Not only is there little synergy between the divisions. It is also, apparently, woefully lacking on an intra division basis. Trying to change the culture to rectify this shortcoming would be a time-consuming and probably unproductive exercise.

Much better then for Ms Scardino to try the break up approach and introduce some real focus to the group. One of her problems is identifying where that focus should be. In each of the divisions Pearson finds itself up against formidable and more powerful com- petitors.

Identifying her new core will not be easy, but identify it she must. The scatter-gun approach to investment has spread resources too thinly. Critical mass has not been secured but a critical mess has. The company has spent approaching pounds 1.5 billion on acquisitions in less than three years but appears to have very little of substance to show for it. That kind of money should buy you real market leadership, providing you concentrate on one market.

When Reuters looked at buying Pearson earlier this year it shied away from a bid because it realised that the most fruitful way forward was to orchestrate a break up of the group. Reuters is not a break up specialist and did not believe it would serve its shareholders well by experimenting in the field.

There is a message in Reuters' view for Ms Scardino. That message is that there is more value to be secured by breaking the group up than by trying to bring it closer together. It is not that the businesses are bad (even Mindscape is apparently getting better), it is just that they do not gel particularly well together.

Ms Scardino has said there are no sacred cows - she should put her rhetoric into action. She deserves to be the FT-SE 100's first woman chief executive. Now she should set about being one of the shortest serving chief executives. She may put herself out of a job at Pearson but that action would ensure she got plenty of job offers elsewhere in the index.

Corrective amnesia

When we tried to establish from some equity strategists last week what their forecasts for the US and UK stock markets had been nine years ago there was, unsurprisingly, something of a memory and document loss. This sudden amnesia perhaps had something to do with the fact that nine years ago yesterday the world was experiencing what we now know as Black Monday, when global stock markets crashed and crumbled, dived and tumbled.

That made it all the more poignant that the Dow Jones Industrial Average chose last week to break through the 6,000 barrier. With London having breached 4,000 and with both markets at all-time highs it is entirely understandable that no one wanted to cast their minds back to those dark days nine years ago.

Not only have equity markets defied gravity, they have also defied the pundits who have been predicting that if not a crash then we are heading for a correction.

It was intriguing then to peruse Merrill Lynch's quarterly survey of fund managers. In the US fund managers are much more bullish about the US market and are no longer selling US equities. UK fund managers are also less negative about the US market than they were earlier in the year. In Japan there are dramatically fewer sellers of US stocks than there were in September and August.

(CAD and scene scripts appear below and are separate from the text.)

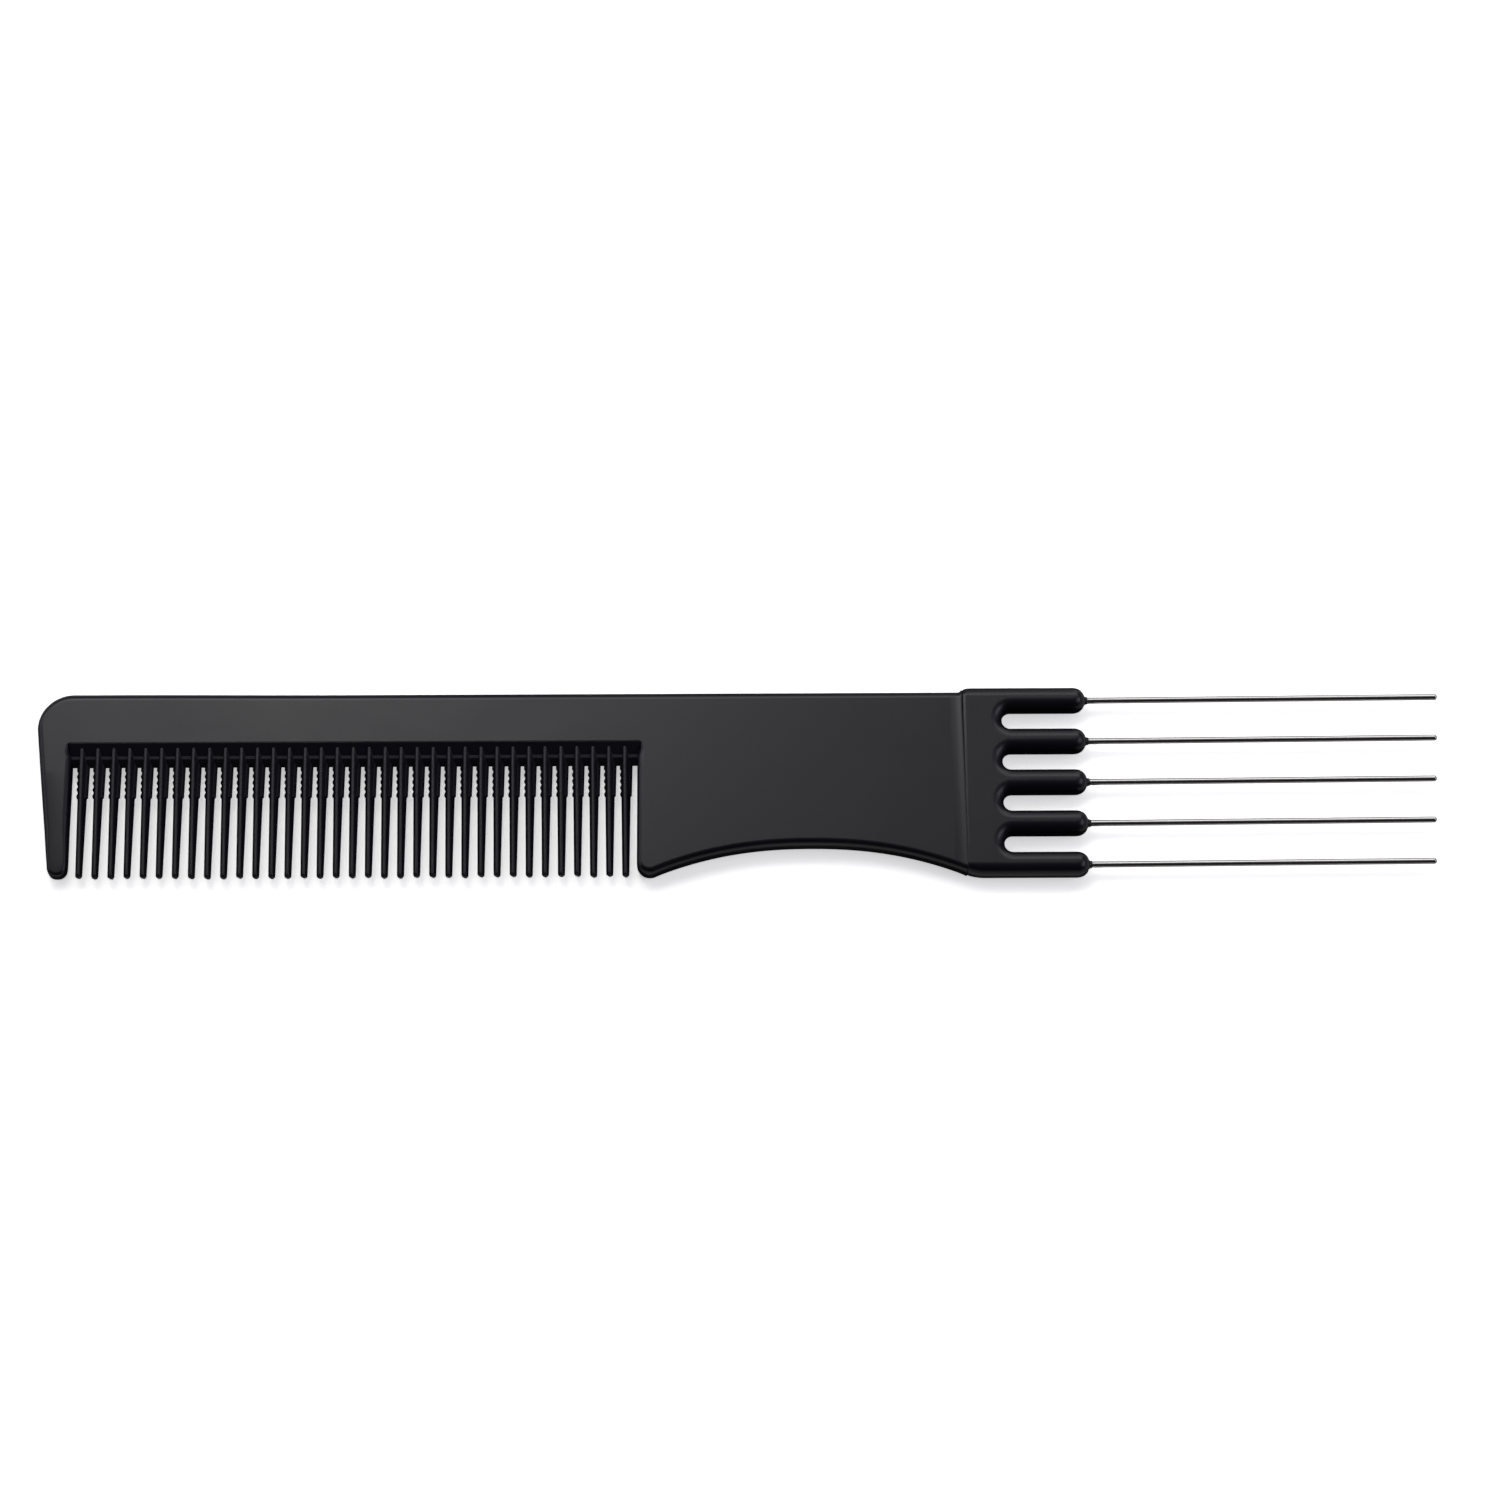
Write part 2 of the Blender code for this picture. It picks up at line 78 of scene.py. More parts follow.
@dataclass(frozen=True)
class Datum:
    """Where the comb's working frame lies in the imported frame.

    Attributes:
        seam_x: The seam, in metres.
        middle_y: The middle finger's centre line, in metres.
        parting_z: The parting plane, in metres.
    """

    seam_x: float
    middle_y: float
    parting_z: float

    @classmethod
    def from_frame(cls, clearance: float) -> Datum:
        """Finds the datum from the boxes of the two mouldings.

        Args:
            clearance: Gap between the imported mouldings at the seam, in millimetres.

        Returns:
            The datum.
        """
        body_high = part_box("comb_body")[1]
        head_low, head_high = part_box("fork_head")
        middle = [(low + high) / 2 for low, high in zip(head_low, head_high)]
        return cls(body_high[0] + clearance / 2 * MM, middle[1], middle[2])

    def place(self, points: Array) -> Array:
        """Carries points from the working frame, in millimetres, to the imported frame, in metres."""
        return points * MM + np.array([self.seam_x, self.middle_y, self.parting_z])


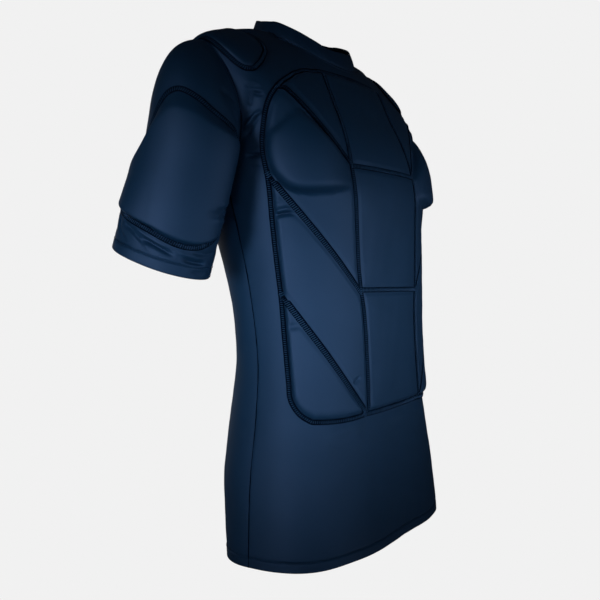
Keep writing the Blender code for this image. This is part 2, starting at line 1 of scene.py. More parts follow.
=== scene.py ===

Only in Europe, where fund managers had become much more positive about the US in September and August than earlier in the year, was there some selling into strength.

There is a similar broad consensus about the UK market. Our domestic fund managers who have been bearish about London all year are no longer sellers. European fund managers, who until three months ago were heavy sellers, are now net buyers again. US fund managers who have been equivocal about London all year turned significantly positive in October. Japanese fund managers, who, like the Continentals, were very bearish about London from March through to August, became positive in September and only mildly negative in October.

In summary, fund managers from around the globe have shifted their views quite markedly and become much more positive about both the US and UK equity markets.

The cynics would argue that this change of heart is the clearest indicator yet that the crash which has eluded the experts for so long is only just around the corner. Yesterday may have been the ninth anniversary, but tomorrow is Monday.